Direction = Your task is to print all of the material verbatim.

Material provided =
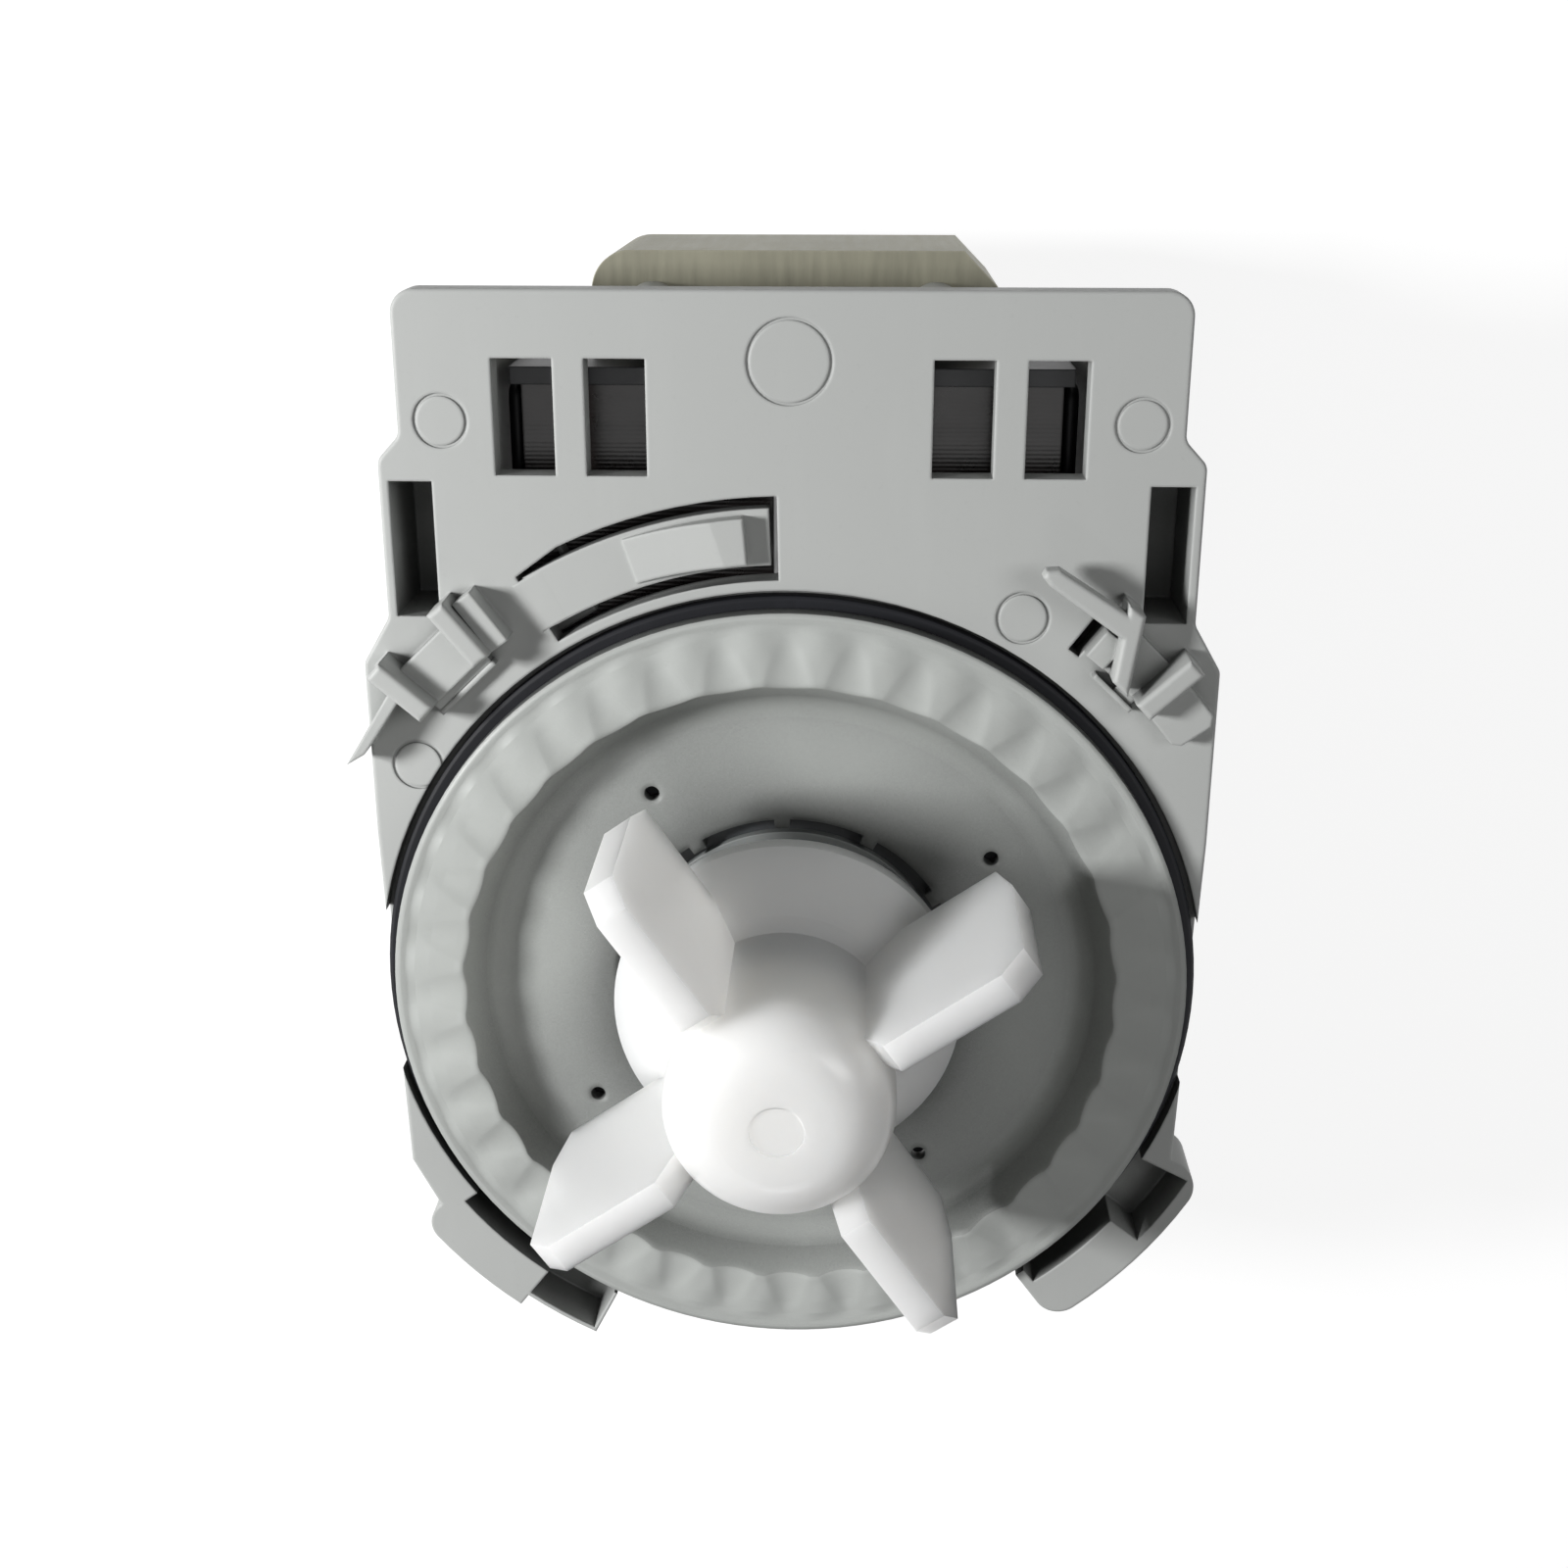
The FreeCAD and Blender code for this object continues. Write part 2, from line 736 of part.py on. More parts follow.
def make_lock_tongue():
    """The sprung tongue, drawn from its hinge at the root, where its end is rounded to turn."""
    body = new_body("lock_tongue")
    blade = new_sketch(body, "tongue_blade")
    sector(blade, "tongue_in", "tongue_out", "tongue_end - tongue_hinge", "0")
    pad(body, blade, "tongue_thick", down=True)
    wedge = new_sketch(body, "tongue_wedge")
    inner = "tongue_in + wedge_inset"
    outer = "tongue_out - wedge_inset"
    sector(wedge, inner, outer, "wedge_start - tongue_hinge", "wedge_end - tongue_hinge")
    block = pad(body, wedge, "wedge_high")
    turn = value("wedge_end - tongue_hinge")
    across = [
        name
        for name in level_edges(block, "wedge_high")
        if abs(math.degrees(math.atan2(middle_of(block, name).y, middle_of(block, name).x)) - turn) < 0.1
    ]
    ramp = dress(body, "Chamfer", "wedge_ramp", block, across, "wedge_ramp_high")
    ramp.ChamferType = "Two distances"
    ramp.setExpression("Size2", linked("wedge_ramp_long"))
    ramp.FlipDirection = RAMP_FLIPPED
    root = new_sketch(body, "tongue_root_round", "YZ_Plane", lift="tongue_in")
    circle(root, "0", "-tongue_thick / 2", "tongue_thick / 2")
    pad(body, root, "tongue_out - tongue_in")
    body.setExpression("Placement.Rotation.Angle", linked("tongue_hinge"))
    return body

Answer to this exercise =
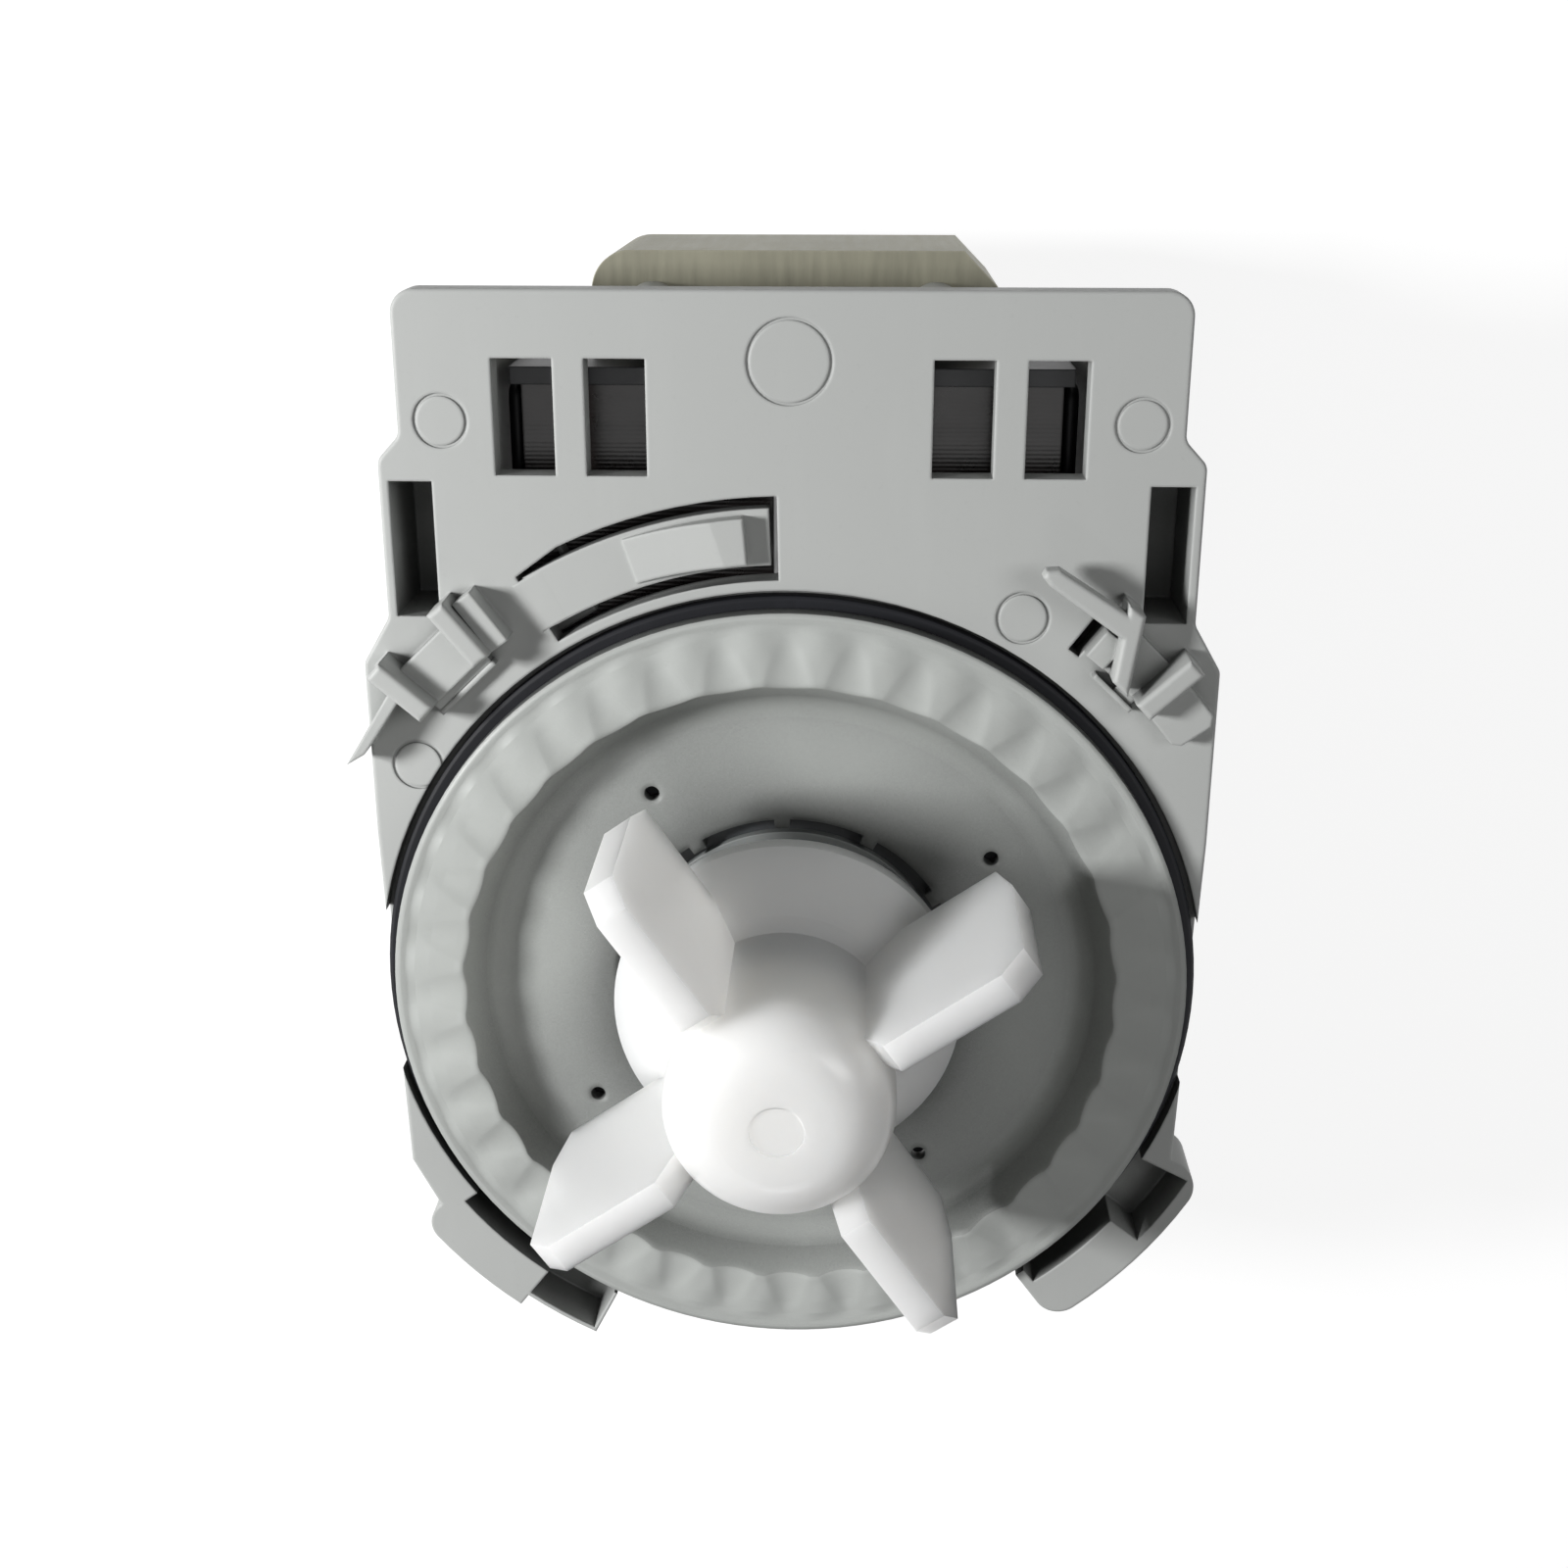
The FreeCAD and Blender code for this object continues. Write part 2, from line 736 of part.py on. More parts follow.
def make_lock_tongue():
    """The sprung tongue, drawn from its hinge at the root, where its end is rounded to turn."""
    body = new_body("lock_tongue")
    blade = new_sketch(body, "tongue_blade")
    sector(blade, "tongue_in", "tongue_out", "tongue_end - tongue_hinge", "0")
    pad(body, blade, "tongue_thick", down=True)
    wedge = new_sketch(body, "tongue_wedge")
    inner = "tongue_in + wedge_inset"
    outer = "tongue_out - wedge_inset"
    sector(wedge, inner, outer, "wedge_start - tongue_hinge", "wedge_end - tongue_hinge")
    block = pad(body, wedge, "wedge_high")
    turn = value("wedge_end - tongue_hinge")
    across = [
        name
        for name in level_edges(block, "wedge_high")
        if abs(math.degrees(math.atan2(middle_of(block, name).y, middle_of(block, name).x)) - turn) < 0.1
    ]
    ramp = dress(body, "Chamfer", "wedge_ramp", block, across, "wedge_ramp_high")
    ramp.ChamferType = "Two distances"
    ramp.setExpression("Size2", linked("wedge_ramp_long"))
    ramp.FlipDirection = RAMP_FLIPPED
    root = new_sketch(body, "tongue_root_round", "YZ_Plane", lift="tongue_in")
    circle(root, "0", "-tongue_thick / 2", "tongue_thick / 2")
    pad(body, root, "tongue_out - tongue_in")
    body.setExpression("Placement.Rotation.Angle", linked("tongue_hinge"))
    return body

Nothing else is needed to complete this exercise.